A small newspaper article puts Commissaire Jean-Baptiste Adamsberg back on the trail of a serial killer he's been tracking for thirty years. The killer's M.O. is unmistakeable: a knock on the head and three puncture wounds in a row, equally spaced and equally deep. No one by Adamsberg even accepts that the murders are related since the killer always provides a fall guy: someone too drunk to remember his actions and conveniently holding the ostensible murder weapon. One of those fall guys was Adamsberg's brother, so the commissaire has a personal stake in identifying the real killer. He even knows who it is: the draconian judge who terrorized their childhood. Given the judge's power and reputation, no one took Adamsberg's accusations seriously. And now the judge has been dead for sixteen years.
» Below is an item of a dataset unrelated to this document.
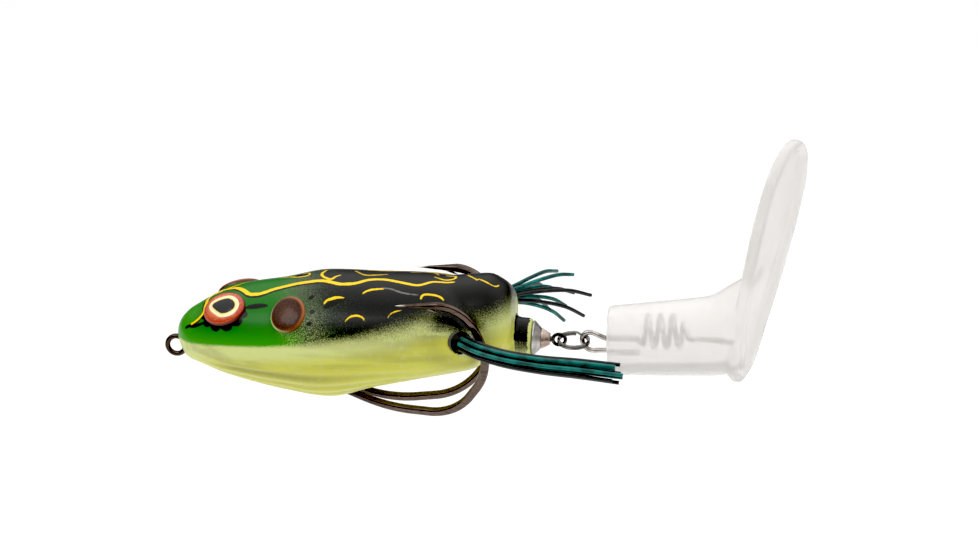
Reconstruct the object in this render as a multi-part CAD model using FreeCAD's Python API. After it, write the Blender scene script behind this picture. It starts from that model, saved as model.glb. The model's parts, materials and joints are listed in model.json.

Set in Paris and Quebec, where Adamsberg and several of his colleagues are sent to learn DNA profiling from the RCMP, this book is an engaging mix of complex storylines and eccentric characters. Plus, did I mention Paris and Quebec? The pacing suits me perfectly, as well: not a roller coaster ride, but action interspersed with some time for reflection. Add in some bits of esoteric knowledge and the remnants of a love affair gone wrong, and you have the perfect read for these autumn nights when the dark closes in early.
One thing that I look for in police procedurals, especially because it is so lacking in literary fiction, is a sense of office politics. I find work relationships quite fascinating, the permutations of power, the shifting alliances. Vargas delivers in spades. The relationship between the commissaire—the equivalent of a British Chief Superintendent, as the end note explains—and his co-workers contains the kind of nuances recognisable to the office-workers among us.
Brezillon, his superior, is deftly identified by a particular mannerism as someone who has risen from lower-class roots and is not ashamed of them, even as he enjoys the perks of wealth and position. Adamsberg's deputy, Danglard, also presents a challenge. Adamsberg does not know how far to trust him. The man seems loyal, but also does not bother to hide his disapproval of the commissaire. Adamsberg cannot be certain of either man's response when he himself is accused of murder.
This is the fifth book in Vargas's series. You can bet I will be looking for the others.